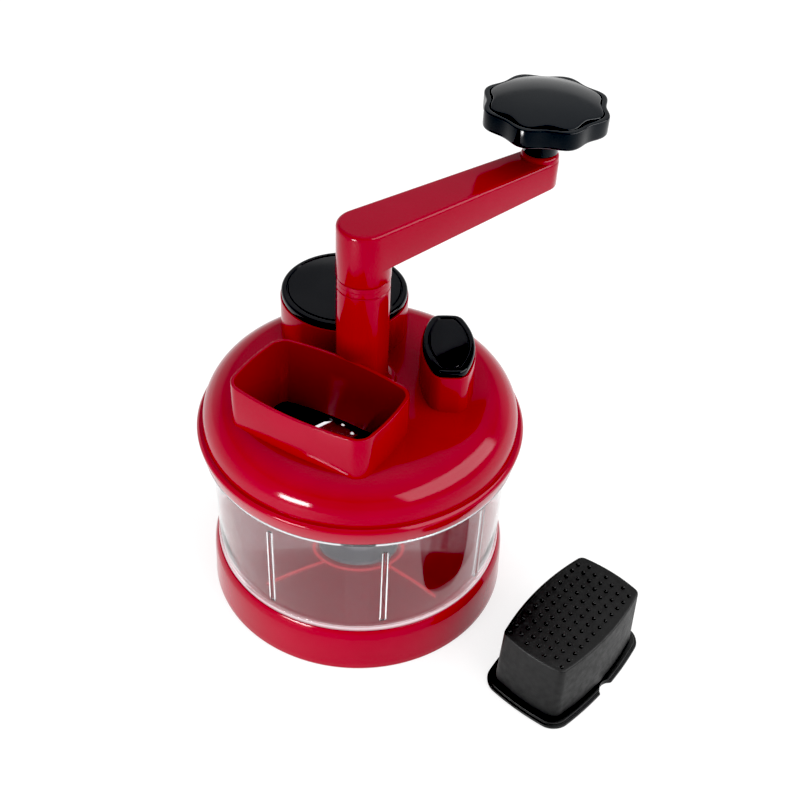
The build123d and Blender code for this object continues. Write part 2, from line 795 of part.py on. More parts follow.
with BuildPart() as slicing_blade:
    # the section across the blade, with its bevel under the cutting edge
    with BuildSketch(blade_end):
        with BuildLine():
            Polyline(
                (blade_lead - blade_width, 0),
                (blade_lead - blade_bevel, 0),
                (blade_lead, blade_thickness - blade_edge),
                (blade_lead, blade_thickness),
                (blade_lead - blade_width, blade_thickness),
                close=True,
            )
        make_face()
    extrude(amount=-blade_length)
    with BuildSketch(blade_plane):
        with Locations((blade_middle, blade_width / 2 - blade_lead)):
            RectangleRounded(blade_length, blade_width, blade_corner)
    extrude(amount=blade_thickness, mode=Mode.INTERSECT)
    with BuildSketch(blade_plane):
        with Locations(rivet_spots):
            Circle(rivet_shank_radius + press_gap)
    extrude(amount=blade_thickness, mode=Mode.SUBTRACT)
finish(slicing_blade, "slicing_blade")

# the sphere whose cap is the rivets' domed head
dome_radius = (rivet_radius**2 + rivet_height**2) / (2 * rivet_height)

with BuildPart() as blade_rivets:
    with BuildSketch(blade_plane.offset(-rivet_depth)):
        with Locations(rivet_spots):
            Circle(rivet_shank_radius)
    extrude(amount=rivet_depth + blade_thickness)
    with Locations(blade_plane.offset(blade_thickness + rivet_height - dome_radius)):
        with Locations(rivet_spots):
            Sphere(dome_radius)
    split(bisect_by=level(disc_top + blade_thickness), keep=Keep.TOP)
    with BuildSketch(blade_plane.offset(-rivet_depth)):
        with Locations(rivet_spots):
            Circle(rivet_shank_radius)
    extrude(amount=rivet_depth + blade_thickness)
finish(blade_rivets, "blade_rivets")

# ---- Palm knob ------------------------------------------------------------
ledge_radius = knob_radius - knob_inset - knob_ledge
cap_radius = knob_radius - knob_inset
crown_sweep = cap_radius + knob_wave
crown_sphere = (crown_sweep**2 + knob_crown**2) / (2 * knob_crown)

with BuildPart() as knob_body:
    extrude(scalloped_face(knob_bottom, knob_radius), amount=knob_side)
    fillet(knob_body.faces().sort_by(Axis.Z)[0].edges(), radius=knob_edge_round)
    fillet(knob_body.faces().sort_by(Axis.Z)[-1].edges(), radius=knob_rim_round)
    extrude(scalloped_face(cap_floor, cap_radius), amount=knob_cap_seat, mode=Mode.SUBTRACT)
    # hollow below the cap, with the neck going up through it and ribs round the neck
    extrude(
        scalloped_face(knob_bottom + knob_wall, ledge_radius),
        amount=cap_floor - knob_bottom - knob_wall,
        mode=Mode.SUBTRACT,
    )
    neck = round_face(level(neck_bottom, crank_end), knob_neck_radius)
    extrude(neck, amount=cap_floor - neck_bottom)
    with BuildSketch(level(knob_bottom + knob_wall, crank_end)):
        with PolarLocations(
            (knob_neck_radius + ledge_radius) / 2, knob_lobes, start_angle=knob_phase
        ):
            Rectangle(ledge_radius - knob_neck_radius + 3 * knob_ledge, knob_rib_width)
    extrude(amount=cap_floor - knob_bottom - 2 * knob_wall)
    # the screw's bore and the room for its head
    screw_bore = round_face(level(neck_bottom, crank_end), knob_screw_radius + running_gap)
    extrude(screw_bore, amount=cap_floor - neck_bottom, mode=Mode.SUBTRACT)
    head_room = round_face(level(head_seat - body_gap, crank_end), knob_head_radius + body_gap)
    extrude(head_room, amount=cap_floor - head_seat + body_gap, mode=Mode.SUBTRACT)
finish(knob_body, "knob_body")

with BuildPart() as knob_cap:
    with Locations((*crank_end, knob_rim + knob_crown - crown_sphere)):
        Sphere(crown_sphere)
    extrude(
        scalloped_face(cap_floor, cap_radius - knob_cap_gap),
        amount=knob_cap_seat + knob_crown,
        mode=Mode.INTERSECT,
    )
finish(knob_cap, "knob_cap")

with BuildPart() as knob_screw:
    extrude(round_face(level(boss_top, crank_end), knob_screw_radius), amount=head_seat - boss_top)
    extrude(round_face(level(thread_bottom, crank_end), knob_thread_radius), amount=knob_thread_length)
    with BuildSketch(level(head_seat, crank_end)):
        Circle(knob_head_radius)
    extrude(amount=knob_head_height)
    with BuildSketch(level(head_seat + knob_head_height, crank_end)):
        RegularPolygon(knob_thread_radius, 6)
    extrude(amount=-knob_head_height / 2, mode=Mode.SUBTRACT)
finish(knob_screw, "knob_screw")

with BuildPart() as knob_washer:
    with BuildSketch(level(boss_top, crank_end)):
        Circle(knob_washer_radius)
        Circle(knob_screw_radius + press_gap, mode=Mode.SUBTRACT)
    extrude(amount=knob_washer_thickness)
finish(knob_washer, "knob_washer")

# ---- Pushers --------------------------------------------------------------
cap_bottom = chute_top + body_gap
cap_height = pusher_flange - body_gap


def chute_cap(outline):
    """In a part, the cap of a pusher that sits on its chute's rim."""
    extrude(outline(cap_bottom, -pusher_flange_setback), amount=cap_height)


def cap_line(outline, top):
    """In a part, cut the fine line that runs round the top of a cap."""
    line = -pusher_line_inset
    outer = outline(top, line)
    inner = outline(top, line - pusher_line_width)
    extrude(outer - inner, amount=-pusher_line_depth, mode=Mode.SUBTRACT)


with BuildPart() as round_pusher:
    plunger(round_outline, cap_bottom, -1)
finish(round_pusher, "round_pusher")

with BuildPart() as round_pusher_cap:
    chute_cap(round_outline)
    fillet(round_pusher_cap.faces().sort_by(Axis.Z)[-1].edges(), radius=pusher_flange_round)
    cap_line(round_outline, cap_bottom + cap_height)
    plug_ring(round_outline, cap_bottom, -1)
finish(round_pusher_cap, "round_pusher_cap")

with BuildPart() as small_pusher:
    plunger(small_outline, cap_bottom, -1)
finish(small_pusher, "small_pusher")

with BuildPart() as small_pusher_cap:
    chute_cap(small_outline)
    fillet(small_pusher_cap.faces().sort_by(Axis.Z)[-1].edges(), radius=pusher_flange_round)
    cap_line(small_outline, cap_bottom + cap_height)
    plug_ring(small_outline, cap_bottom, -1)
finish(small_pusher_cap, "small_pusher_cap")

flange_reach = hopper_half_width + hopper_side_bow + rect_flange_overhang
notch_distance = flange_reach - finger_notch_depth + finger_notch_radius

with BuildPart() as rect_pusher:
    plunger(loose_outline, rect_flange_height, 1)
finish(rect_pusher, "rect_pusher")

with BuildPart() as rect_pusher_cap:
    extrude(loose_outline(0, rect_flange_overhang), amount=rect_flange_height - rect_flange_step)
    extrude(loose_outline(0, 0), amount=rect_flange_height)
    plug_ring(loose_outline, rect_flange_height, 1)
    # the finger notch in the middle of one long side
    with BuildSketch(level(0, (rect_pusher_x, rect_pusher_y), rect_pusher_turn)):
        with Locations((0, -notch_distance)):
            Circle(finger_notch_radius)
    extrude(amount=rect_flange_height, mode=Mode.SUBTRACT)
finish(rect_pusher_cap, "rect_pusher_cap")
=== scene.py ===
"""Dresses the hand cranked food chopper: its smooth outer forms, finishes and studio.

Sizes are in millimetres, as in the solids, until a form is turned into a piece.
"""

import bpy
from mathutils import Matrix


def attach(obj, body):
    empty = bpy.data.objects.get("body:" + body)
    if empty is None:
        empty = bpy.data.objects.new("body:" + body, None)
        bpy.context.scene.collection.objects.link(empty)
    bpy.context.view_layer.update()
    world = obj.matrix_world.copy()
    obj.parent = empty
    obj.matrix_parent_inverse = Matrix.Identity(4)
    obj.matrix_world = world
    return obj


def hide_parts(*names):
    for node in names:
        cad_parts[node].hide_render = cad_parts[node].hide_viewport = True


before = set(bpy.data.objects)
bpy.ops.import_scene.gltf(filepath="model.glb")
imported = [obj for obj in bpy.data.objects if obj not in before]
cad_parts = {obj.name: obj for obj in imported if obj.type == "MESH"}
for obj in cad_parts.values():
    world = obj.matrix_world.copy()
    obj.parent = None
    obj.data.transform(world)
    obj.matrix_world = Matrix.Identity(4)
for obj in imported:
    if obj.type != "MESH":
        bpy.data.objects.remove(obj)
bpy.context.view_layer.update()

import logging
import math
from dataclasses import dataclass, field
from enum import Enum

import bmesh
import bpy
from mathutils import Euler, Matrix, Vector

log = logging.getLogger("chopper")

MM = 0.001
FULL_TURN = 2 * math.pi
QUARTER_STEPS = 6  # how many flats stand for a quarter of a round


def put(name: str, data: bpy.types.ID) -> bpy.types.Object:
    """Puts a new object into the scene, at the origin.

    Args:
        name: the object's name.
        data: its mesh, light or camera.

    Returns:
        The object.
    """
    thing = bpy.data.objects.new(name, data)
    bpy.context.scene.collection.objects.link(thing)
    return thing


def set_inputs(node: bpy.types.Node, **values: float | tuple[float, ...]) -> bpy.types.Node:
    """Sets a node's inputs to constants.

    Args:
        node: the node.
        values: the inputs' names, with underscores for spaces, and what they are set to.

    Returns:
        The node itself.
    """
    for name, value in values.items():
        node.inputs[name.replace("_", " ")].default_value = value
    return node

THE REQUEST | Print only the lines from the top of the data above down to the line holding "dome_radius = (rivet_radius**2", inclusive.

RESPONSE TO THIS TASK |
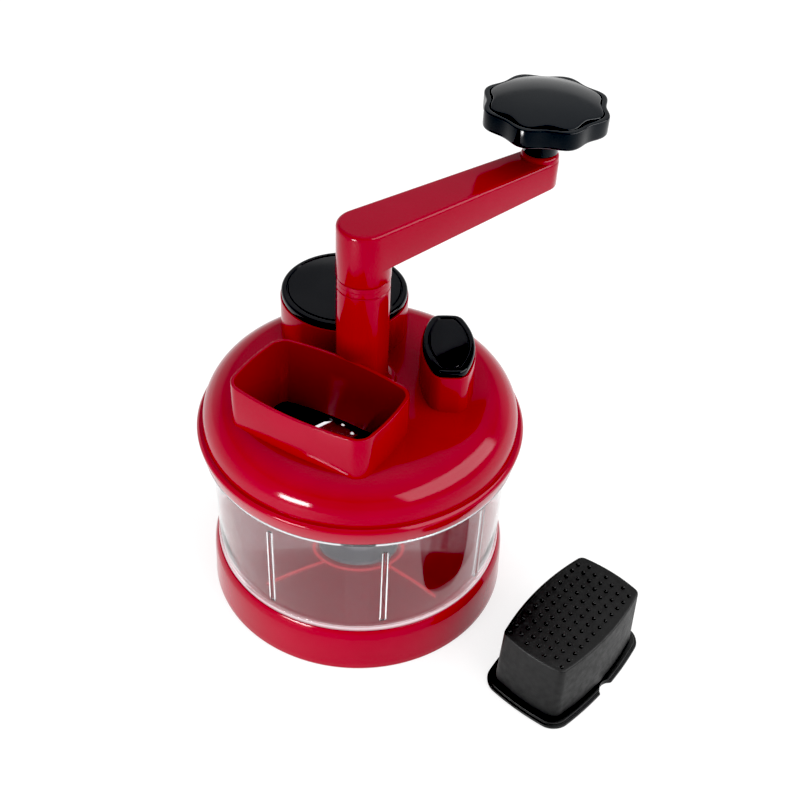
The build123d and Blender code for this object continues. Write part 2, from line 795 of part.py on. More parts follow.
with BuildPart() as slicing_blade:
    # the section across the blade, with its bevel under the cutting edge
    with BuildSketch(blade_end):
        with BuildLine():
            Polyline(
                (blade_lead - blade_width, 0),
                (blade_lead - blade_bevel, 0),
                (blade_lead, blade_thickness - blade_edge),
                (blade_lead, blade_thickness),
                (blade_lead - blade_width, blade_thickness),
                close=True,
            )
        make_face()
    extrude(amount=-blade_length)
    with BuildSketch(blade_plane):
        with Locations((blade_middle, blade_width / 2 - blade_lead)):
            RectangleRounded(blade_length, blade_width, blade_corner)
    extrude(amount=blade_thickness, mode=Mode.INTERSECT)
    with BuildSketch(blade_plane):
        with Locations(rivet_spots):
            Circle(rivet_shank_radius + press_gap)
    extrude(amount=blade_thickness, mode=Mode.SUBTRACT)
finish(slicing_blade, "slicing_blade")

# the sphere whose cap is the rivets' domed head
dome_radius = (rivet_radius**2 + rivet_height**2) / (2 * rivet_height)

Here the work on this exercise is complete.